* START Input records *
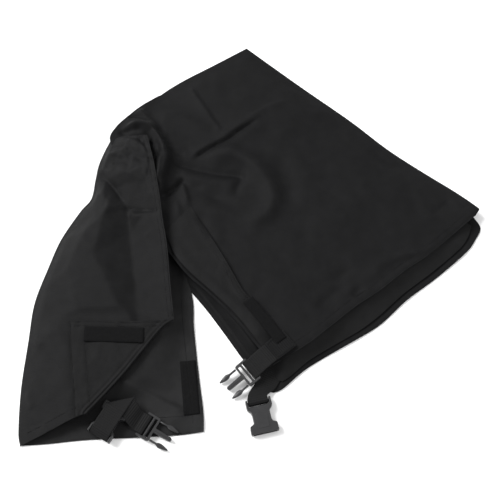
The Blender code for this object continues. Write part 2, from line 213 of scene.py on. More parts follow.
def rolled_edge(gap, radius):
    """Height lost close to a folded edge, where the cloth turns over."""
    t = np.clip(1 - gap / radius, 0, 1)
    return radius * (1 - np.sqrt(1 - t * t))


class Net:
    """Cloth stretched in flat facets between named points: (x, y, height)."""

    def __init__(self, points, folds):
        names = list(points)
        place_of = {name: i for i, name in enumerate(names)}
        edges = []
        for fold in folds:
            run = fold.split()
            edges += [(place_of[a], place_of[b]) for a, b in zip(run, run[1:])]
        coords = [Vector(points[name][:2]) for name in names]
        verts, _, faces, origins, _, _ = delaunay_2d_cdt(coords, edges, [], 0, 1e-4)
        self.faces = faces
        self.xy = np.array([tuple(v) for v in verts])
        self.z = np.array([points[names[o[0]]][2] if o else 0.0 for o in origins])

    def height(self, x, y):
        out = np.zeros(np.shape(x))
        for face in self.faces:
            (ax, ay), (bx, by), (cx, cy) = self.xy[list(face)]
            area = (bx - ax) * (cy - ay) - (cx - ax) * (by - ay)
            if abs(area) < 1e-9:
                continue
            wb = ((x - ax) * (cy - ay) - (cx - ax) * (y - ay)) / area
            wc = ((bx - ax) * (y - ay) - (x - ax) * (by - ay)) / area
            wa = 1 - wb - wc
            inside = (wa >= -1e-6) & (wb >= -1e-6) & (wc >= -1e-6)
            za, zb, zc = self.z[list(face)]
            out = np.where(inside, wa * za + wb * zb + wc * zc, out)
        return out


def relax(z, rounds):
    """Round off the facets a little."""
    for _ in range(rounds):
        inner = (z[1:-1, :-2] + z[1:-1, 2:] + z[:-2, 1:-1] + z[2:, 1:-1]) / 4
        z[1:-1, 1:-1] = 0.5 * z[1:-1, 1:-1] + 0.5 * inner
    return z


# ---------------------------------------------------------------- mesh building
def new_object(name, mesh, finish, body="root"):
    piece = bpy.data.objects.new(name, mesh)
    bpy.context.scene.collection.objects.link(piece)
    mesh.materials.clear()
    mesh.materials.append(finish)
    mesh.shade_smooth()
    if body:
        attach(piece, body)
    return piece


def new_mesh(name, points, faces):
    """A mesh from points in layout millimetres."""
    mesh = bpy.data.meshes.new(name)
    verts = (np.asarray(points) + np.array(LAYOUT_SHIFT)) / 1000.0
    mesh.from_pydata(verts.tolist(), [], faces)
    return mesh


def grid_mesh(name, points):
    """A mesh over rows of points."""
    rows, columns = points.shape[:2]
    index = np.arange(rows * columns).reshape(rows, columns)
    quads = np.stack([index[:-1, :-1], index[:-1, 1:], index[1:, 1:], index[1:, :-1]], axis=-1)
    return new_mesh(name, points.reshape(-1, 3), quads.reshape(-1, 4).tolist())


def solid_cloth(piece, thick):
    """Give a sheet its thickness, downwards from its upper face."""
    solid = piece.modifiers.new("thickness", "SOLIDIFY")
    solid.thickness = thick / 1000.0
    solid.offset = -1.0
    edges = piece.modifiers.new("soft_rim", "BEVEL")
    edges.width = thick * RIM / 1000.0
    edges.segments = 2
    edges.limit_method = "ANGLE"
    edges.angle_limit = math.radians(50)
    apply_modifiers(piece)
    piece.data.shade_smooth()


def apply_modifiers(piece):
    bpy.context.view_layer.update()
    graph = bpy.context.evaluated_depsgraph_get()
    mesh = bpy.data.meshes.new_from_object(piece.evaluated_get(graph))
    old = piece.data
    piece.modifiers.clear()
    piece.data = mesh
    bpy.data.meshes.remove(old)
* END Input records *
* START Input records *
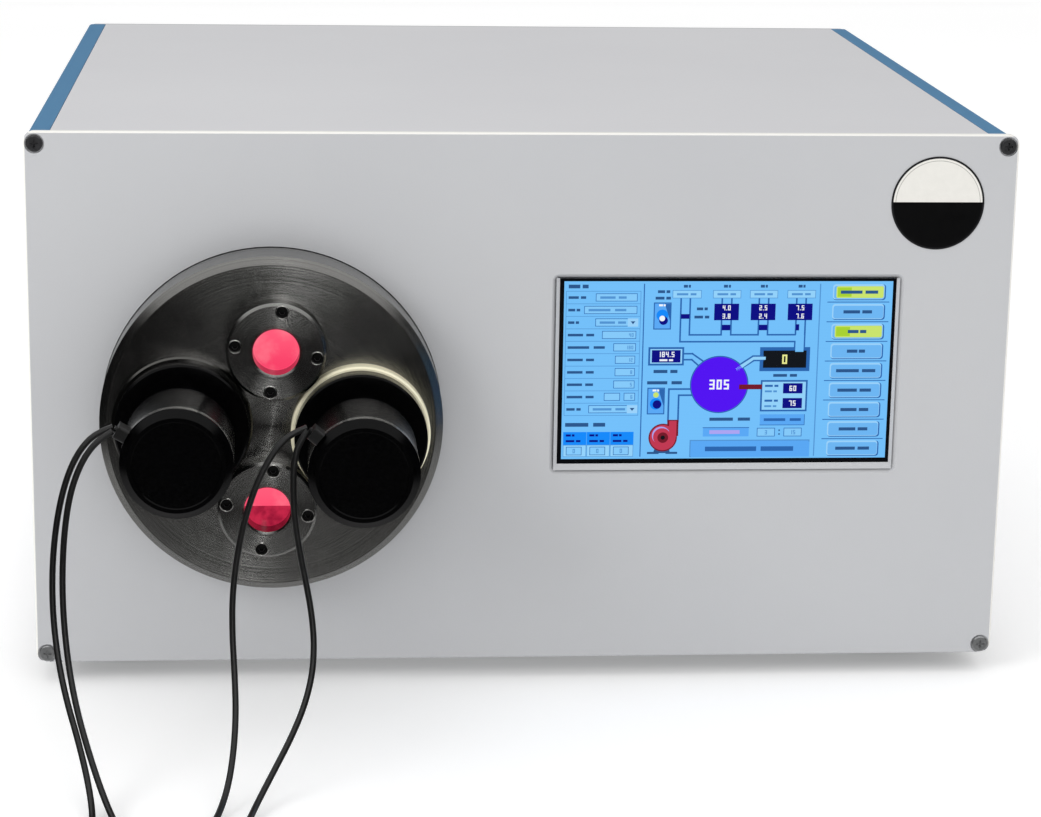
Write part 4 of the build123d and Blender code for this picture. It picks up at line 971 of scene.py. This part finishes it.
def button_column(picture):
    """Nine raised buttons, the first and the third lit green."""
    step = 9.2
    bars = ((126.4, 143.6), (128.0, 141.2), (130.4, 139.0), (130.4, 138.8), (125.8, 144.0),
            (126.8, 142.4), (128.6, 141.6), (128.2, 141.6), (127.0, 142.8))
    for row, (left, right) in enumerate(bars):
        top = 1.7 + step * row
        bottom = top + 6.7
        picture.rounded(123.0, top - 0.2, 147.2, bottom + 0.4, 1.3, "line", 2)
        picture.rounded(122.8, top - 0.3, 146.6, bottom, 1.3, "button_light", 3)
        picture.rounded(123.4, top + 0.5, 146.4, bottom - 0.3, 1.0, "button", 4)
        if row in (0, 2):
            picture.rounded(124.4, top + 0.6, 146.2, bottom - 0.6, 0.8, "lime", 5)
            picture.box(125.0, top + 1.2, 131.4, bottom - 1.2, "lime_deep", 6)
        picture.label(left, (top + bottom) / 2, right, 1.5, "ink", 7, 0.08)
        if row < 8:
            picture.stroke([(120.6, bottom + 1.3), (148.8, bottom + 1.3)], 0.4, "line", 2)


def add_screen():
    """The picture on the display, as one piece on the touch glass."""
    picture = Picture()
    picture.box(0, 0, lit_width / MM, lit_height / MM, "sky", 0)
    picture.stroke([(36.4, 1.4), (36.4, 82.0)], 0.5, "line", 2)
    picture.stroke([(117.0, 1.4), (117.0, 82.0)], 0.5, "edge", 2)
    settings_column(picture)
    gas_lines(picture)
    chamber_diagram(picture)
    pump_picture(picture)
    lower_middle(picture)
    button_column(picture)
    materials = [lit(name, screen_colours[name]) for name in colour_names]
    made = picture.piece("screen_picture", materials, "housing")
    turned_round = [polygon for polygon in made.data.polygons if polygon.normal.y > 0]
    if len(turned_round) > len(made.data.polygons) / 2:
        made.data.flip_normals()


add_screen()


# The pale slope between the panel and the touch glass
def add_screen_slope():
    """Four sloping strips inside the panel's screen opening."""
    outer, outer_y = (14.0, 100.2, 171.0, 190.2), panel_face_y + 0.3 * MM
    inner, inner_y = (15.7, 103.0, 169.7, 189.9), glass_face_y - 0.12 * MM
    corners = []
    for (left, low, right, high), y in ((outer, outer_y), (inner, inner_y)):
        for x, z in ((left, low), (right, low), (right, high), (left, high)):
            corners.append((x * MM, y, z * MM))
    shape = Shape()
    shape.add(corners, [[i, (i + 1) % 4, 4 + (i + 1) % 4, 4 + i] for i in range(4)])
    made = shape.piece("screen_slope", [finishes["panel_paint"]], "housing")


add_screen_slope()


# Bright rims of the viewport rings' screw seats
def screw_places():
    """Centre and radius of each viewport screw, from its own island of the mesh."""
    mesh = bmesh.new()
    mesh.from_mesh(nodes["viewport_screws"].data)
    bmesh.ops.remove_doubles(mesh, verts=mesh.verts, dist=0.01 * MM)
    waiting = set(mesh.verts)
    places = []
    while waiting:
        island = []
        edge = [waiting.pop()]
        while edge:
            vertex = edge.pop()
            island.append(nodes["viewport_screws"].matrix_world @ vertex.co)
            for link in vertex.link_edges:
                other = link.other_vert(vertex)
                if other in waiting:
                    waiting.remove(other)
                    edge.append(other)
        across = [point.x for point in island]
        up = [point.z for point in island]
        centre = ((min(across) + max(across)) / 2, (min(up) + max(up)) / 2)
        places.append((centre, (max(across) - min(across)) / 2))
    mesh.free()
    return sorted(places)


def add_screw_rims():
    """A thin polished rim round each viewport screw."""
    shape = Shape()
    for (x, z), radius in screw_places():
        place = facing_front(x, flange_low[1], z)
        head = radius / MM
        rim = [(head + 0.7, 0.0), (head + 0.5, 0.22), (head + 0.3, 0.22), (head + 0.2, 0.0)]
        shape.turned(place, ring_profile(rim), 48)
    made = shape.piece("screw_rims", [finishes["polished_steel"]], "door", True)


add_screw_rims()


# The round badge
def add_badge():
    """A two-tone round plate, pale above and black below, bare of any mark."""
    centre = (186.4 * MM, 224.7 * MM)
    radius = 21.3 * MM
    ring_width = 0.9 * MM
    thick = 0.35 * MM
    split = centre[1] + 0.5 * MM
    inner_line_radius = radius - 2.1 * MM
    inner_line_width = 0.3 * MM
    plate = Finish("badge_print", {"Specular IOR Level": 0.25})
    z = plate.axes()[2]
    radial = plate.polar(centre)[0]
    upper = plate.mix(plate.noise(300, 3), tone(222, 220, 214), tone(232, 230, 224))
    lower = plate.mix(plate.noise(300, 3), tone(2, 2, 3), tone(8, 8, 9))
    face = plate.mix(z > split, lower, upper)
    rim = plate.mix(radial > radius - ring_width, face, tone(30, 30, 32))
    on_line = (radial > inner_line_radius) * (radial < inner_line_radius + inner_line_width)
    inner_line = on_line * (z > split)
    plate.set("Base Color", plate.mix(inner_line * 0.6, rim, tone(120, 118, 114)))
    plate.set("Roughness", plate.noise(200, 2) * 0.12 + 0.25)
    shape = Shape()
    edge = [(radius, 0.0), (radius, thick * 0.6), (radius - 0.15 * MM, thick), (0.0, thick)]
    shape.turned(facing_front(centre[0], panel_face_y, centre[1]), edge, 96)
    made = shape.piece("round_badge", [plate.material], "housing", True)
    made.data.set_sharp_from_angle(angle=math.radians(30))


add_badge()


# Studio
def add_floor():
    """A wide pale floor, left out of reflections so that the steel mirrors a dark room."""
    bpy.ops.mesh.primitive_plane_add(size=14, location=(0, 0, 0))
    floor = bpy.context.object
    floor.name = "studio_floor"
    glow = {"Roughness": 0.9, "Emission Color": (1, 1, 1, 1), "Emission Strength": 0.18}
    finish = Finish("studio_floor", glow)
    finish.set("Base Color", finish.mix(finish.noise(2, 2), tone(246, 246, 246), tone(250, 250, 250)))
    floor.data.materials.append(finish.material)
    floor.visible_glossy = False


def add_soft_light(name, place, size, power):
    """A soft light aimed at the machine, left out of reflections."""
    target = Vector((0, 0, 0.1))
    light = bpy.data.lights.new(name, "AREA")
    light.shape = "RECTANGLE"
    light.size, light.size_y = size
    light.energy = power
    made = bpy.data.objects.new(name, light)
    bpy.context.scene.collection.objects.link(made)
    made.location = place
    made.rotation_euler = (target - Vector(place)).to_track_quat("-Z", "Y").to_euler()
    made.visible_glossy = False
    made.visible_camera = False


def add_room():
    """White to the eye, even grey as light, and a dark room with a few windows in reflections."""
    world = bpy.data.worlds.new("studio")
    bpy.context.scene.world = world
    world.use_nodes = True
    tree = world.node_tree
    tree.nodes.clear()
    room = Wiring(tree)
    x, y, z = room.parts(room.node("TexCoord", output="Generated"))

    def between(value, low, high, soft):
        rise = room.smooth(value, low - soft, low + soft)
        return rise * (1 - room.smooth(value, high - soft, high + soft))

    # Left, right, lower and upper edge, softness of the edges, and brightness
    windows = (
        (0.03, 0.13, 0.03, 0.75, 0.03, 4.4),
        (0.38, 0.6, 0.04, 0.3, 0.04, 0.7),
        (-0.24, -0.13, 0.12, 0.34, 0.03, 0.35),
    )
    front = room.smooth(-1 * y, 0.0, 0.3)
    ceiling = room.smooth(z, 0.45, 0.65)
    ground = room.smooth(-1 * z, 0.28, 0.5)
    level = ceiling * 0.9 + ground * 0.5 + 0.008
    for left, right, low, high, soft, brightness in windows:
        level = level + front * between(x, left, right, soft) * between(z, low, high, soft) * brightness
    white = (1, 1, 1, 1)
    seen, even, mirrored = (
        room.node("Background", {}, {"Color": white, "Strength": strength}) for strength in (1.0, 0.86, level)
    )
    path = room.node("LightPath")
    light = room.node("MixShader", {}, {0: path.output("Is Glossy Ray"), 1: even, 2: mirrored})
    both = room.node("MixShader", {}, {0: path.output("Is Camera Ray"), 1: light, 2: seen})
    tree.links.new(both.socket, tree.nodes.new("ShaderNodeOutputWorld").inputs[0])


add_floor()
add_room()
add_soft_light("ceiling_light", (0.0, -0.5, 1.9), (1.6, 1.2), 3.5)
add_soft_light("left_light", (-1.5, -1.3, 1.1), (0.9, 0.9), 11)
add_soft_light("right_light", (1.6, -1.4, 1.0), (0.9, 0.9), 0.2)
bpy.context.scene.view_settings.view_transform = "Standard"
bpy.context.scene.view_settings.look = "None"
* END Input records *
▶ _Task details_: Select all lines with the word "Blender" from the entries above.

▶ _Final result_:
The Blender code for this object continues. Write part 2, from line 213 of scene.py on. More parts follow.
Write part 4 of the build123d and Blender code for this picture. It picks up at line 971 of scene.py. This part finishes it.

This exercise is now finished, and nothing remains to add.